By: Elizabeth Olson
Published: August 2, 2010 (New York Times)
The rewards points given by the big hotel chains have worked out well for business travelers like Michael Burden, a commercial real estate consultant, who uses the points for a family trip or vacation.
“It’s not the sole motivation, but as a family man with young children, a goal is to accumulate enough points to spend with them,” he said. But the down side, he said, is that a room at a chain hotel in one city can feel pretty much like a room at the same chain in another city. “There are times when you can forget where you are.”
That is exactly the sentiment that motivated Jeff Low, who formerly worked for the travel Web site Expedia, and e-commerce veterans of Amazon, Microsoft and Zillow to start a network of independent hotels that gives out points and serves as a counter to the points giants like Marriott, Hilton and Hyatt.
The service, called Stash Hotel Rewards, started in May and has signed up 79 hotels in 63 cities, including Boston, Chicago, Los Angeles, New York, San Francisco, Seattle and Washington. The hotels include boutiques, spas and resorts and are all properties with ratings of three stars and above.
The ratings, Stash’s Web site says, are based on its own assessment of the hotel’s service, amenities, reputation and location. They are also patterned, Mr. Low said, on those of large travel sites like Travelocity and Expedia.
Members of the network include the Hotel Griffon, on the Embarcadero in San Francisco; the Little Palm Island Resort on Little Torch Key, Fla.; and the Sunset Marquis hotel in West Hollywood.
“Travelers said they often felt forced to make a frustrating trade-off,” said Mr. Low, the chief executive of Stash Rewards. “An independent hotel offers a more memorable, personalized guest experience, rather than the same bland room and identical bed in the big-box hotel just to earn points.”

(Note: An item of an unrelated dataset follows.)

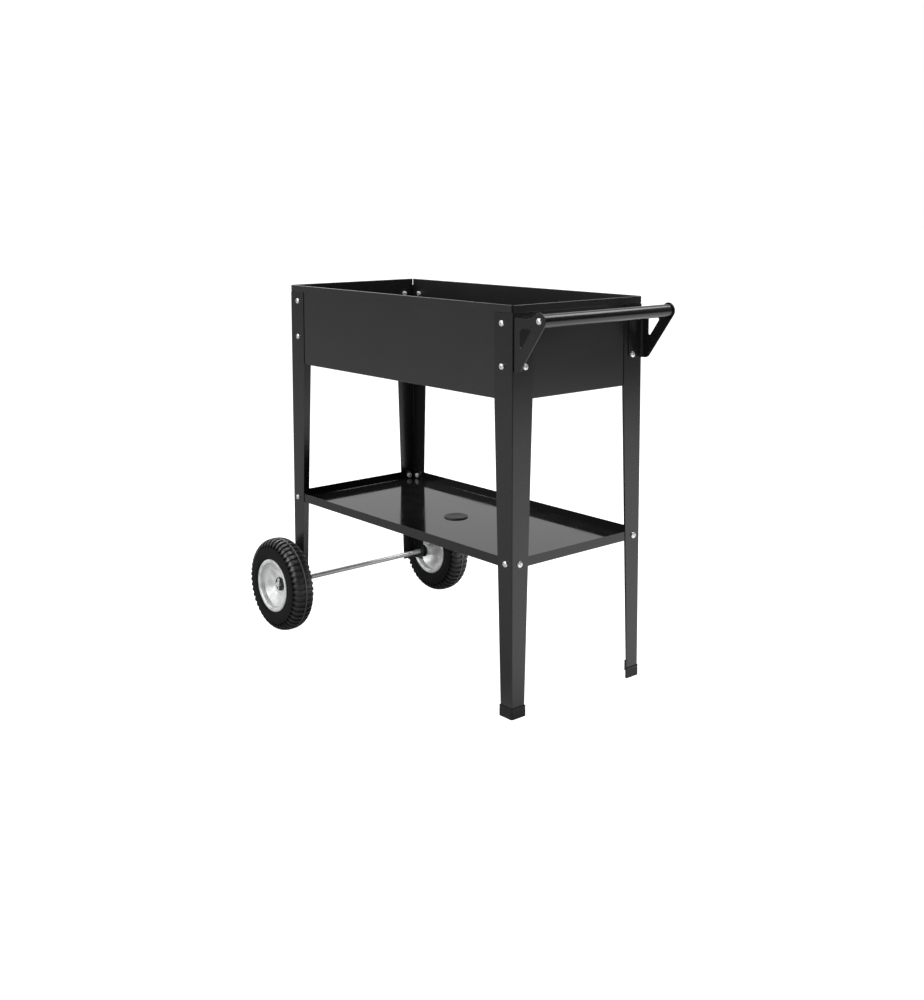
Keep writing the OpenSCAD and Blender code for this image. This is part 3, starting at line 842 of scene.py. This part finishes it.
# ---------------------------------------------------------------- wheel rims
# Each wheel has two pressed steel dishes, spot welded back to back at the middle and zinc plated.
# A dish rises in a cone to the bead seat, then turns out into a rolled lip over the tyre's bead.
def from_axle(tree, centre):
    """The distance of a point from the axle line, which runs along Y."""
    shift = tree.nodes.new("ShaderNodeMapping")
    shift.inputs["Location"].default_value = (-centre.x, 0, -centre.z)
    tree.links.new(tree.nodes.new("ShaderNodeTexCoord").outputs["Object"], shift.inputs["Vector"])
    flat = tree.nodes.new("ShaderNodeVectorMath")
    flat.operation = "MULTIPLY"
    flat.inputs[1].default_value = (1, 0, 1)
    tree.links.new(shift.outputs["Vector"], flat.inputs[0])
    far = tree.nodes.new("ShaderNodeVectorMath")
    far.operation = "LENGTH"
    tree.links.new(flat.outputs["Vector"], far.inputs[0])
    return far.outputs["Value"]


def pressed_zinc(name, tone, roughness, centre):
    """Zinc on pressed steel: clouded, with fine rings left by the die, round the axle line."""
    # Partly painted light: the zinc is set under half metal, so on top of its real reflection a white
    # painted brightness lies on the dishes and hub tubes.
    material, shader, tree = new_material(name, Metallic=0.42)
    spread = tree.nodes.new("ShaderNodeCombineXYZ")
    tree.links.new(from_axle(tree, centre), spread.inputs["X"])
    rings = noise_of(tree, 1400.0, 2.0, spread.outputs["Vector"])
    clouds = noise_of(tree, 48.0, 5.0)
    crystals = noise_of(tree, 420.0, 2.0)
    grown = sums(tree, "ADD", clouds, sums(tree, "MULTIPLY", crystals, 0.4))
    mix = mapped(tree, grown, 0.0, 1.0, 0.55, 0.85)
    body = two_tones(tree, mix, [0.62 * c for c in tone], tone)
    tree.links.new(body.outputs["Result"], shader.inputs["Base Color"])
    gloss = mapped(tree, mix, roughness + 0.08, roughness - 0.04)
    tree.links.new(gloss, shader.inputs["Roughness"])
    wavy = sums(tree, "ADD", sums(tree, "MULTIPLY", rings, 0.25), clouds)
    relief(tree, shader, wavy, 0.0006)
    return material


wheel_low, wheel_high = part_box("front_tyre")
axle_line = (wheel_low + wheel_high) / 2
rim_steel = pressed_zinc("rim_steel", (0.93, 0.935, 0.94), 0.42, axle_line)
RIM_SHEET = 0.0015
HUB_RADIUS = 0.015
WELD_DISC = 0.024
DISC_BEND = 0.016
CONE_SLOPE = 28
SEAT_RADIUS = 0.0535
SEAT_BEND = 0.005
SEAT_RISE = 0.0172
BEAD_BEND = 0.0032
LIP_CURL = 0.0006


def rim_dish(node, body, facing):
    """One dish, turned about Z with its weld face at the origin and its mouth to +Z."""
    low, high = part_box(node)
    lip = (high.x - low.x) / 2
    rise = high.y - low.y
    top = rise - RIM_SHEET
    weld_ring = [(0.0175, 0.0), (0.0182, 0.0004), (0.0208, 0.0004), (0.0216, 0.0)]
    outline = ([(HUB_RADIUS, 0)] + weld_ring
               + curve((WELD_DISC, DISC_BEND), DISC_BEND, -88, CONE_SLOPE - 90, 6)
               + curve((SEAT_RADIUS - SEAT_BEND, SEAT_RISE), SEAT_BEND, CONE_SLOPE - 90, 0, 8)
               + curve((SEAT_RADIUS + BEAD_BEND, top - BEAD_BEND), BEAD_BEND, 180, 90, 8)
               + curve((lip - RIM_SHEET - LIP_CURL, top - LIP_CURL), LIP_CURL, 90, -40, 6))
    dish = turned(outline, steps=120)
    face_out(dish, lambda faces: min(faces, key=lambda f: f.center.xy.length).normal.z > 0)
    modify(dish, "SOLIDIFY", thickness=RIM_SHEET, offset=1, use_even_offset=True)
    smooth(dish)
    dish.rotation_euler = (-math.pi / 2 * facing, 0, 0)
    middle = (low + high) / 2
    dish.location = (middle.x, low.y if facing > 0 else high.y, middle.z)
    return place(dish, node + "_dish", rim_steel, body, "rim_steel", node)


for side, outwards in (("front", -1), ("back", 1)):
    rim_dish(f"{side}_rim_outer", f"{side}_wheel", outwards)
    rim_dish(f"{side}_rim_inner", f"{side}_wheel", -outwards)
    repaint(f"{side}_hub_tube", rim_steel)
    for part in ("outer", "inner"):
        repaint(f"{side}_bush_{part}", spacer_plastic)


# ---------------------------------------------------------------- tyres
# Moulded black rubber on the rim. The sidewall is smooth but for a rib by the rim, and the crown
# has two rows of cross lugs with rounded ends, either side of the mould's parting rib.
def tyre_skin(name, tone, centre):
    """Rubber with a painted sheen, strong on the crown and weak on the sidewall, and a painted
    highlight on the parting rib.
    """
    material = rubber(name, tone, 0.42, 0.05)
    tree = material.node_tree
    shader = tree.nodes["Principled BSDF"]
    radial = from_axle(tree, centre)
    # Painted sheen: the rubber's reflection is set by distance from the axle, weak on the sidewall and
    # strong on the crown.
    shine = mapped(tree, radial, 0.08, 0.95, 0.090, 0.099)
    tree.links.new(shine, shader.inputs["Specular IOR Level"])
    # Painted highlight: a pale band of colour on the parting rib, where the rib catches the light.
    across = tree.nodes.new("ShaderNodeSeparateXYZ")
    tree.links.new(tree.nodes.new("ShaderNodeTexCoord").outputs["Object"], across.inputs["Vector"])
    from_centre = sums(tree, "ABSOLUTE", across.outputs["Y"], 0.0)
    off_middle = sums(tree, "SUBTRACT", from_centre, abs(centre.y))
    near_middle = mapped(tree, sums(tree, "ABSOLUTE", off_middle, 0.0), 1.0, 0.0, 0.0009, 0.0013)
    raised = mapped(tree, radial, 0.0, 1.0, 0.1055, 0.1062)
    seam_painted_highlight = two_tones(tree, sums(tree, "MULTIPLY", near_middle, raised), (0, 0, 0), (0.17, 0.17, 0.168))
    plain = shader.inputs["Base Color"].links[0].from_socket
    tree.links.new(plain, seam_painted_highlight.inputs["A"])
    tree.links.new(seam_painted_highlight.outputs["Result"], shader.inputs["Base Color"])
    return material


tyre_rubber = tyre_skin("tyre_rubber", (0.006, 0.006, 0.0061), axle_line)
LUGS = 48
COLUMNS = 11
LUG_DEPTH = 0.0038
LUG_START = 0.0885
LUG_END_ROUND = 0.006
LUG_EDGE = 0.0009
GROOVE = 0.0022
BEAD_RADIUS = 0.05475
BEAD_INSET = 0.0045
INNER_RADIUS = 0.051


def tyre_ring(node, body):
    """One pitch of the tyre is traced, stepped round, given its lugs, and repeated round the wheel."""
    low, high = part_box(node)
    outer = (high.x - low.x) / 2
    half = (high.y - low.y) / 2
    middle = (outer + INNER_RADIUS) / 2
    reach = (outer - INNER_RADIUS) / 2

    def skin(degrees, sink=0.0):
        """A point of the tyre's rounded section, 0 at the widest and 90 at the crown."""
        sine = math.sin(math.radians(degrees))
        swell = (1 - abs(sine) ** 3.5) ** (1 / 2.6) if abs(sine) < 0.99999 else 0.0
        return middle + (reach - sink) * sine, (half - sink * 0.97) * swell

    rib = [(0.0645, 0.02545), (0.0652, 0.0260), (0.0664, 0.0262), (0.0671, 0.0258)]
    wall = [(BEAD_RADIUS, half - BEAD_INSET), skin(-42)] + rib
    wall += [skin(a) for a in (-18, -12, -6, 0, 5, 10, 14, 18, 21)]
    crown = [skin(a, LUG_DEPTH) for a in (25, 29, 33, 38, 44, 51, 58, 65, 71, 76, 80, 83.5)]
    seam = [(outer - LUG_DEPTH, 0.0019), (outer - LUG_DEPTH, 0.0013), (outer - 0.0002, 0.0010)]
    outline = wall + crown + seam
    outline += [(r, -z) for r, z in reversed(outline)]
    outline.append(outline[0])
    ring = trace(outline)
    step = 2 * math.pi / LUGS
    bpy.ops.object.mode_set(mode="EDIT")
    bpy.ops.mesh.select_all(action="SELECT")
    bpy.ops.mesh.spin(steps=COLUMNS, angle=step, center=(0, 0, 0), axis=(0, 0, 1))
    bpy.ops.mesh.select_all(action="SELECT")
    bpy.ops.mesh.remove_doubles(threshold=MERGE)
    bpy.ops.object.mode_set(mode="OBJECT")
    face_out(ring, lambda faces: max(faces, key=lambda f: f.center.xy.length).normal.x > 0)

    def on_lug(m, f):
        off = abs(abs(math.atan2(m.y, m.x)) / step - 0.5) * 2
        inside_end = m.xy.length > LUG_START + LUG_END_ROUND * off ** 2
        return off < 0.5 and abs(m.z) > GROOVE and inside_end

    bpy.ops.object.mode_set(mode="EDIT")
    pick("FACE", on_lug)
    bpy.ops.mesh.extrude_region_shrink_fatten(TRANSFORM_OT_shrink_fatten={"value": LUG_DEPTH * 0.96})
    bpy.ops.object.mode_set(mode="OBJECT")
    modify(ring, "BEVEL", width=LUG_EDGE, segments=2, limit_method="ANGLE",
           angle_limit=math.radians(45))
    only(ring)
    bpy.ops.object.mode_set(mode="EDIT")
    bpy.ops.mesh.select_all(action="SELECT")
    bpy.ops.mesh.spin(steps=LUGS - 1, angle=step * (LUGS - 1), center=(0, 0, 0), axis=(0, 0, 1),
                      dupli=True)
    bpy.ops.object.mode_set(mode="OBJECT")
    outside_out(ring)
    only(ring)
    bpy.ops.object.shade_smooth_by_angle(angle=math.radians(40))
    ring.rotation_euler = (math.pi / 2, 0, 0)
    ring.location = (low + high) / 2
    return place(ring, node + "_lugged", tyre_rubber, body, "tyre_rubber", node)


for side in ("front", "back"):
    tyre_ring(f"{side}_tyre", f"{side}_wheel")


# ---------------------------------------------------------------- feet
# Black rubber caps pushed over the two long legs. Each follows the leg's angle, has a thick rim
# round its mouth and fine ribs round its sides.
RIB_LEVELS = (0.0022, 0.0032, 0.0062, 0.0072, 0.0102, 0.0112, 0.0142, 0.0152, 0.0178, 0.0186)
RIB_DEPTH = 0.0004
FOOT_WALL = 0.003
foot_rubber = rubber("foot_rubber", (0.004, 0.004, 0.004), 0.42, 0.03, shine=0.30)


def rubber_foot(node):
    """The frame's cap, cut into bands, with every other band drawn in a little."""
    low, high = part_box(node)
    foot = copied_from(node)
    only(foot)
    bpy.ops.object.mode_set(mode="EDIT")
    for level in RIB_LEVELS:
        bpy.ops.mesh.select_all(action="SELECT")
        bpy.ops.mesh.bisect(plane_co=(0, 0, low.z + level), plane_no=(0, 0, 1))
    grooves = list(zip(RIB_LEVELS[::2], RIB_LEVELS[1::2]))
    grooves.append(RIB_LEVELS[-3:-1])

    def in_groove(m, f):
        level = m.z - low.z
        cut = any(a < level < b for a, b in grooves)
        at_outside = min(abs(m.x - high.x), abs(m.y - low.y), abs(m.y - high.y)) < FOOT_WALL
        return cut and abs(f.normal.z) < 0.1 and at_outside

    pick("FACE", in_groove)
    bpy.ops.mesh.extrude_region_shrink_fatten(TRANSFORM_OT_shrink_fatten={"value": -RIB_DEPTH})
    bpy.ops.object.mode_set(mode="OBJECT")
    soften(foot, 0.00018, angle=40)
    return place(foot, node + "_cap", foot_rubber, "frame", "foot_rubber", node)


for node in ("front_foot", "back_foot"):
    rubber_foot(node)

Independent hotels have long sought ways to compete more effectively with their larger brethren, but stark differences in hotel type — properties can range from individual motels at the side of a highway to luxury getaways — hindered efforts. Then, the economic downturn made the need to attract more business more pressing.
At independents, overall occupancy dropped 8.9 percent last year, according to figures from Smith Travel Research. Rates also dropped 9.5 percent for the 22,600 independent hotels last year. Through June of this year, occupancy was up 3.4 percent, but rates were down 1.1 percent, according to the travel industry figures.
The figures were similar so far this year for the top 234 highest end independent hotels, where occupancy rose 4.2 percent, and rates dipped nearly 1 percent.
Banding together in a loyalty points system also became more feasible as computer technology became more affordable.
Having a rewards system is important, said Jan Freitag, vice president for global development at Smith Travel Research.
“All the chains have rewards programs, and they are in an arms race over points,” Mr. Freitag said. “Independent hotels can now say that we’ve got what you’re looking for, and there’s also something in it for you, the traveler.”
Points drive business, said Yogi Hutsen, chief executive for the Coastal Hotel Group, who signed up his hotels for Stash Rewards. “Not giving points has been a drawback for independent hotels. We can now compete head to head.”
The independent hotel points network, operated from Palo Alto, Calif., awards five points for every dollar a customer spends. Points are earned immediately and do not expire. The system has no blackout periods or category restrictions, and travelers sign up free, Mr. Low said.
Under the Stash Rewards system, each hotel sets the price for its room based on availability. A hotel in Florida, for example, would charge more for a room in the peak winter season than in the summer — and a guest member would have to cash in more points to secure a room during high seasons.
The new network charges independent hotels less to obtain guest business than online booking sites, according to independent hotel operators.
Independent hotels pay such sites around 25 percent of the gross amount of the booking, said Eric Horodas, chief executive of Greystone Hotels, which owns and operates independent hotels in San Francisco, Palo Alto, Los Angeles and San Diego. In contrast, Stash Rewards said it charged an average of 7 percent of the room revenue each guest member accumulated.
Online booking sites “have a gigantic market,” Mr. Horodas said. “But I think this independent effort will grow, and the cost of capturing customers will come at a significantly lower cost.”
Mr. Low said he hoped to sign up 200 or more upscale properties by next year.
“We think we’ll soon achieve scale in the U.S. that matches some of the big chains,” Mr. Low said. Those include Hyatt, which has 240 properties, and Starwood, with 500 properties in the United States.
Andy Horrow, an independent marketing consultant from Chicago, who was among the 1,000 people who signed up the first week for the Stash Hotel Rewards program, said in previous jobs he had little choice in hotels because his employers often had deals for corporate rooms.
But business travelers making their own choices, he said, “want to be comfortable, but not the kind of grandma’s quilt comfort, but something hip and young at heart.”
“There are a lot of amazing hotels out there that I want to try,” he said. He also said he saw a beach resort in Naples, Fla., listed on the Stash Rewards Web site, where he would one day take his family with the points he was accumulating.